**MATERIAL PROVIDED:**
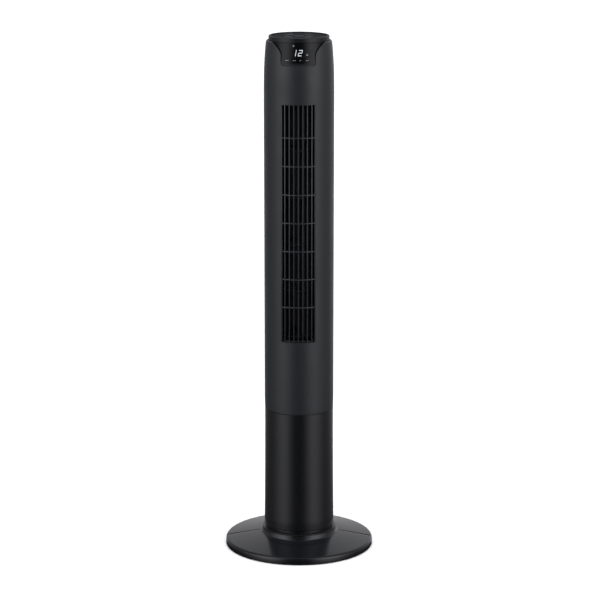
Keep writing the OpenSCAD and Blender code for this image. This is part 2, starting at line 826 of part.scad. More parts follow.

---

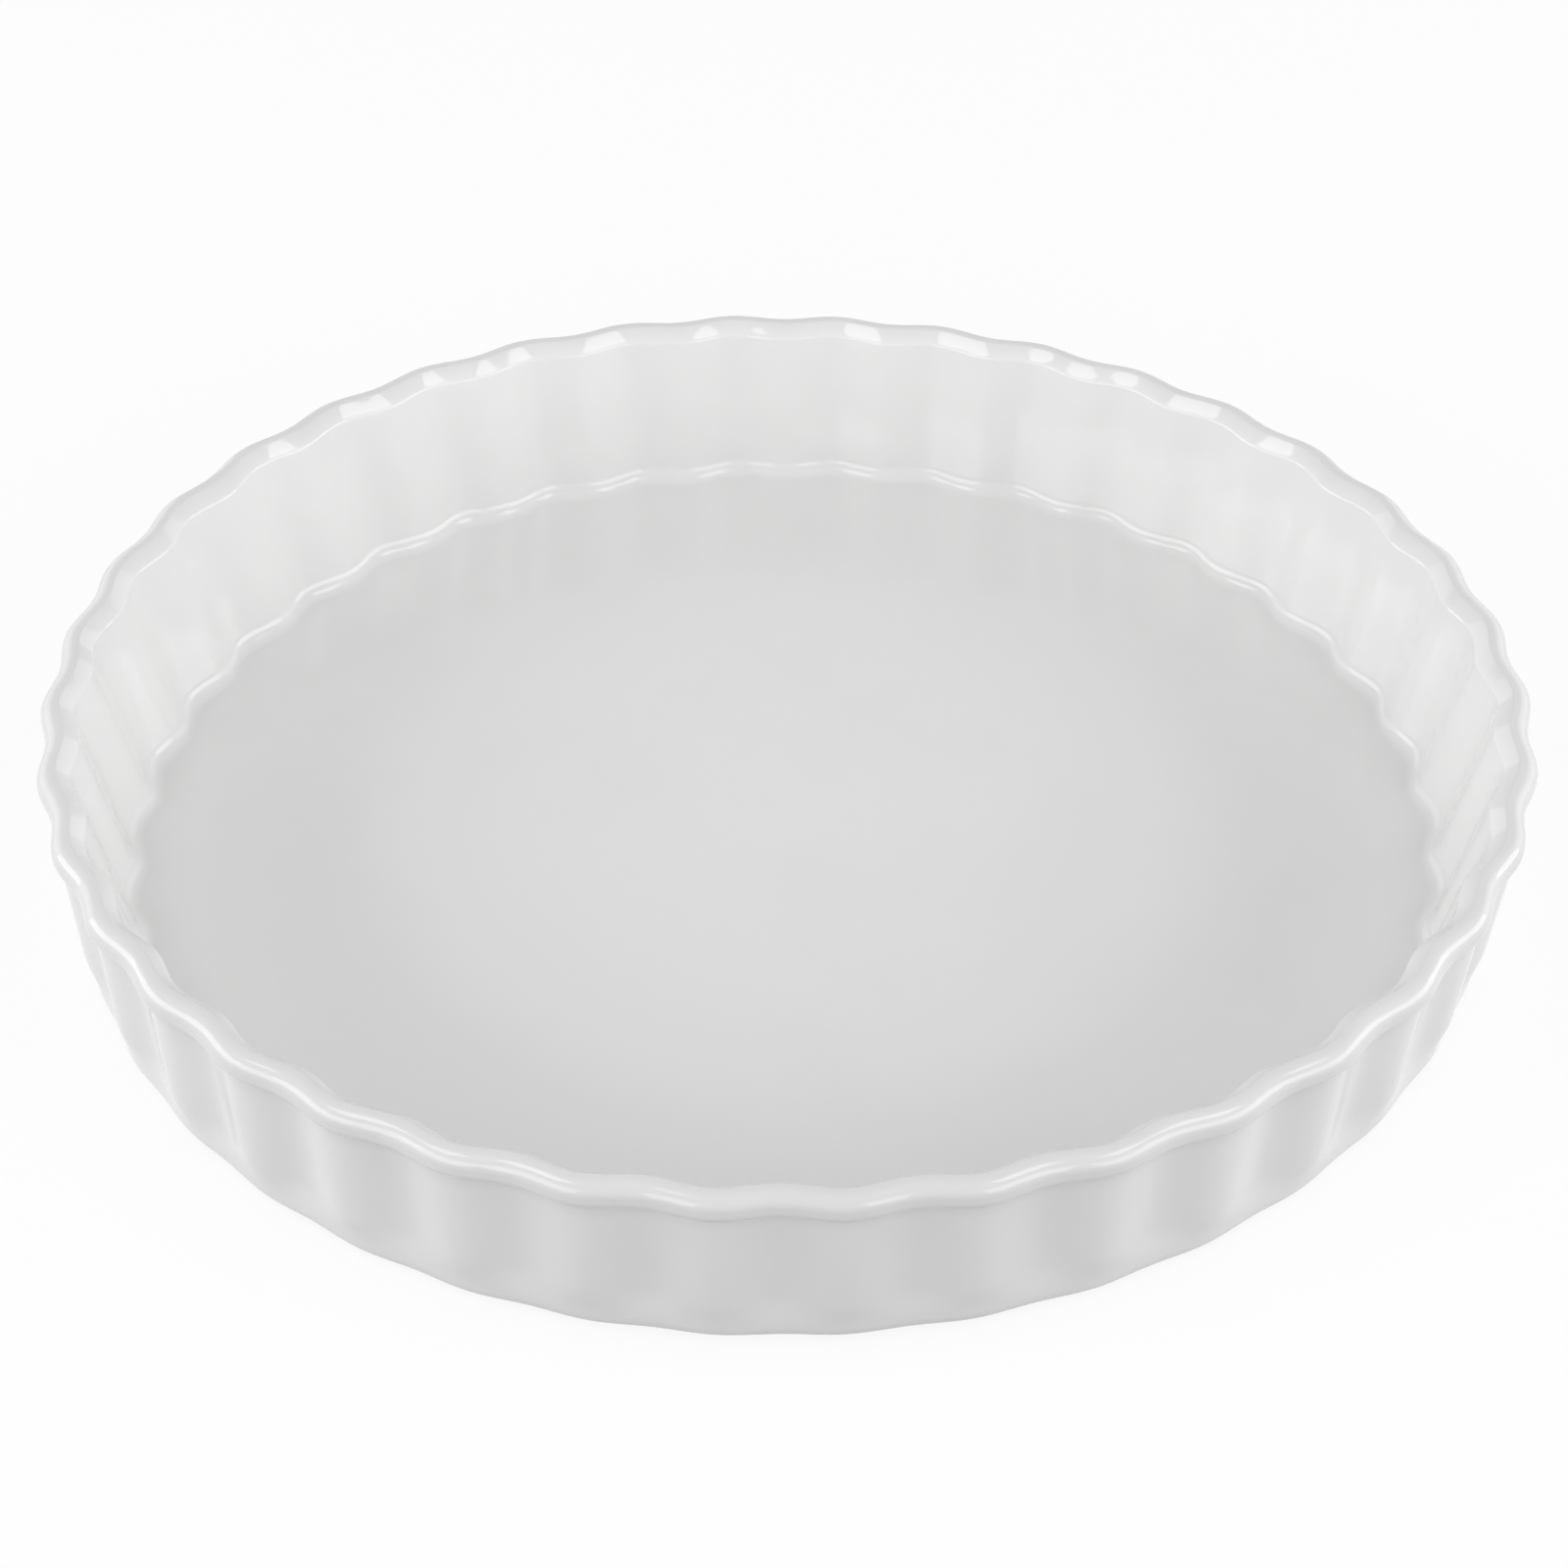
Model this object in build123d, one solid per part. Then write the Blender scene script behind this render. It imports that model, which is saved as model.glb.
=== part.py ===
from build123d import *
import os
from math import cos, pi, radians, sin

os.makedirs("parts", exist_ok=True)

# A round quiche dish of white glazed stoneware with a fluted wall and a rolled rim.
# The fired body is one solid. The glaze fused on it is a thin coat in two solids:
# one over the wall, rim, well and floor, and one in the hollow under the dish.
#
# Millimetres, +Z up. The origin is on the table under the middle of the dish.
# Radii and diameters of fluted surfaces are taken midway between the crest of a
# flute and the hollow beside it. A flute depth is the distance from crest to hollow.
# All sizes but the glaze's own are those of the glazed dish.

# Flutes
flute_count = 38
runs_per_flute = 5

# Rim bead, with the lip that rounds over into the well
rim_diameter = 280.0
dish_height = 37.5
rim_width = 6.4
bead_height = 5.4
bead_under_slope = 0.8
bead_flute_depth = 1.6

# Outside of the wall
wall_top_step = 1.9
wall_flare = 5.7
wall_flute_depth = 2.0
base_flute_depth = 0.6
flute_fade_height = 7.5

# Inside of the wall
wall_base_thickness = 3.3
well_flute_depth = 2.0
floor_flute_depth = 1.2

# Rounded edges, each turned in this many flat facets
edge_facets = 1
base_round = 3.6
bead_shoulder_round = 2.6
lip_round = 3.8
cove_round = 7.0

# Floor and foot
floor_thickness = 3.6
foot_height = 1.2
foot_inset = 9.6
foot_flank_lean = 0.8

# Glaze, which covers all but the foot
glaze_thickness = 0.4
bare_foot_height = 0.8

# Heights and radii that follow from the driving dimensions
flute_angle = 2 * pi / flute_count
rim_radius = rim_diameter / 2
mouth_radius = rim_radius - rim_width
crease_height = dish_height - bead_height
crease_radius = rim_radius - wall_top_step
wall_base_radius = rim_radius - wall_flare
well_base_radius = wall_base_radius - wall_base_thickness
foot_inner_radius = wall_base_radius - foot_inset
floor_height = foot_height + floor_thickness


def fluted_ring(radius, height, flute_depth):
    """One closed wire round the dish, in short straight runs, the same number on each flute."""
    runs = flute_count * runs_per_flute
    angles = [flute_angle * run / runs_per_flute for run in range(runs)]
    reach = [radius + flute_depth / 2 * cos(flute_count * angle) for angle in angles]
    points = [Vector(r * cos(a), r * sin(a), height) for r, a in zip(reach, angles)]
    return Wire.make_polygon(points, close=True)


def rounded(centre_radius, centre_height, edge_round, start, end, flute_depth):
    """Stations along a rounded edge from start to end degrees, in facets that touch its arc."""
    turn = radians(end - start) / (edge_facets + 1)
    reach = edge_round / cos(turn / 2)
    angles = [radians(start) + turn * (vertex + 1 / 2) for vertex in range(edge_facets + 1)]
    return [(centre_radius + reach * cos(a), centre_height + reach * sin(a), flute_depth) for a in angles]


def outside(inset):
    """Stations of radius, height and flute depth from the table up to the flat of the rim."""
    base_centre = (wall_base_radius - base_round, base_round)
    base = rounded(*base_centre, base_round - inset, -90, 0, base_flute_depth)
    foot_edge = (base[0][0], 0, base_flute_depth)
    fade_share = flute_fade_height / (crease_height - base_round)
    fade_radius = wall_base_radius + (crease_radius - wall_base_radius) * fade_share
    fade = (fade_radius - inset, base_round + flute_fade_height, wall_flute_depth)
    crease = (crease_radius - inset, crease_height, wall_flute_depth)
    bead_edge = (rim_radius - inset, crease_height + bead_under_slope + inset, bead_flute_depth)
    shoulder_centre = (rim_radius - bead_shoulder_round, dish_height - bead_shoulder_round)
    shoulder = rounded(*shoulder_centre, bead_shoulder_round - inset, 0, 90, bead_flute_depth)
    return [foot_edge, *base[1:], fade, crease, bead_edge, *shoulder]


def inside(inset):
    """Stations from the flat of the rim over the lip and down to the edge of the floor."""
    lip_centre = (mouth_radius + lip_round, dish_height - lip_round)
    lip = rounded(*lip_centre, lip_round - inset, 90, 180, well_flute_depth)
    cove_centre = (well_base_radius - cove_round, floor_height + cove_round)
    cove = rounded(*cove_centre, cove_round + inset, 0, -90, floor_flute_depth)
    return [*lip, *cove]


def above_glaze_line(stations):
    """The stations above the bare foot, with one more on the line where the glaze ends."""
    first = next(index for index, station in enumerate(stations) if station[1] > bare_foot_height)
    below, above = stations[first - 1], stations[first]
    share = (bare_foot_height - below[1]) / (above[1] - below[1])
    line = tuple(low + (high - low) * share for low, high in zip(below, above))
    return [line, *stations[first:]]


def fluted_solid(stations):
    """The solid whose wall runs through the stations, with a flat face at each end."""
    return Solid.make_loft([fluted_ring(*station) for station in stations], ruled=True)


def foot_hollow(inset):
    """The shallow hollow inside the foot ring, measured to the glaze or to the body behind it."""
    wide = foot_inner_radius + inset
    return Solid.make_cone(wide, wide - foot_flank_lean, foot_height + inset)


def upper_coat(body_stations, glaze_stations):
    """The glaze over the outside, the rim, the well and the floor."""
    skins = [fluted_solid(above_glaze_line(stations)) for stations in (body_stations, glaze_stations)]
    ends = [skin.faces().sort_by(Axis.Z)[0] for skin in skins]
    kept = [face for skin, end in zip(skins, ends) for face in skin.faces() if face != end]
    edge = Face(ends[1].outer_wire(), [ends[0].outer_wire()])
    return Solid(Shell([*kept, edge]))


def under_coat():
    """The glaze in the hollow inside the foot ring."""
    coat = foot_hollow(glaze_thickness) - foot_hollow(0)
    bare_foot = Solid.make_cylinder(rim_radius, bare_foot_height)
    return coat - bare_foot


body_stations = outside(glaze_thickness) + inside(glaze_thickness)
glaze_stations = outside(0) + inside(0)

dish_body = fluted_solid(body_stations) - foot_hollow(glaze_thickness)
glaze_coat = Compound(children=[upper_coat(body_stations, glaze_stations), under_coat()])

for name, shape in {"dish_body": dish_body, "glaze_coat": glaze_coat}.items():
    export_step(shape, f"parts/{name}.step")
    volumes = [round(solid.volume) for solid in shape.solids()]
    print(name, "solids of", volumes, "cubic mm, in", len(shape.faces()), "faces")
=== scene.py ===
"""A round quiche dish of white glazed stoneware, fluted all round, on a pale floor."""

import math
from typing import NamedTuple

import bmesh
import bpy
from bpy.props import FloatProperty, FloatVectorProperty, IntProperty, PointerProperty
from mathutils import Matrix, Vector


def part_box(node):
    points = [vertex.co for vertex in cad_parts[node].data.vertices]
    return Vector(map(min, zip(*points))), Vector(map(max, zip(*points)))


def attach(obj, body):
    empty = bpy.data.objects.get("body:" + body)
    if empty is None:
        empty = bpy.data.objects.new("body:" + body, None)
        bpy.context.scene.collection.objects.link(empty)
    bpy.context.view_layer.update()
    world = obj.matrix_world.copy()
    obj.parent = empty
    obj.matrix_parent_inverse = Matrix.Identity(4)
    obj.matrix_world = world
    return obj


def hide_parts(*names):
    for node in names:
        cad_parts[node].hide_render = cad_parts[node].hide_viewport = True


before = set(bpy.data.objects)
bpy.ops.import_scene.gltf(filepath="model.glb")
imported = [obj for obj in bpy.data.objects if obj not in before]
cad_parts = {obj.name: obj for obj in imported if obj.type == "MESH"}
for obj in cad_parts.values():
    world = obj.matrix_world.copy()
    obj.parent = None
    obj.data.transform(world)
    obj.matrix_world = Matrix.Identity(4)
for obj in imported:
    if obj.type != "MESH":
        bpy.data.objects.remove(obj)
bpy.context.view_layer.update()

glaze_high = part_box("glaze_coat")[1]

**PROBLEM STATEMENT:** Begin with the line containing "dish_body = fluted_solid(body_stations)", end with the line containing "bpy.data.objects.remove(obj)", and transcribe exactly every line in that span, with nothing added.

**RESPONSE:**
dish_body = fluted_solid(body_stations) - foot_hollow(glaze_thickness)
glaze_coat = Compound(children=[upper_coat(body_stations, glaze_stations), under_coat()])

for name, shape in {"dish_body": dish_body, "glaze_coat": glaze_coat}.items():
    export_step(shape, f"parts/{name}.step")
    volumes = [round(solid.volume) for solid in shape.solids()]
    print(name, "solids of", volumes, "cubic mm, in", len(shape.faces()), "faces")
=== scene.py ===
"""A round quiche dish of white glazed stoneware, fluted all round, on a pale floor."""

import math
from typing import NamedTuple

import bmesh
import bpy
from bpy.props import FloatProperty, FloatVectorProperty, IntProperty, PointerProperty
from mathutils import Matrix, Vector


def part_box(node):
    points = [vertex.co for vertex in cad_parts[node].data.vertices]
    return Vector(map(min, zip(*points))), Vector(map(max, zip(*points)))


def attach(obj, body):
    empty = bpy.data.objects.get("body:" + body)
    if empty is None:
        empty = bpy.data.objects.new("body:" + body, None)
        bpy.context.scene.collection.objects.link(empty)
    bpy.context.view_layer.update()
    world = obj.matrix_world.copy()
    obj.parent = empty
    obj.matrix_parent_inverse = Matrix.Identity(4)
    obj.matrix_world = world
    return obj


def hide_parts(*names):
    for node in names:
        cad_parts[node].hide_render = cad_parts[node].hide_viewport = True


before = set(bpy.data.objects)
bpy.ops.import_scene.gltf(filepath="model.glb")
imported = [obj for obj in bpy.data.objects if obj not in before]
cad_parts = {obj.name: obj for obj in imported if obj.type == "MESH"}
for obj in cad_parts.values():
    world = obj.matrix_world.copy()
    obj.parent = None
    obj.data.transform(world)
    obj.matrix_world = Matrix.Identity(4)
for obj in imported:
    if obj.type != "MESH":
        bpy.data.objects.remove(obj)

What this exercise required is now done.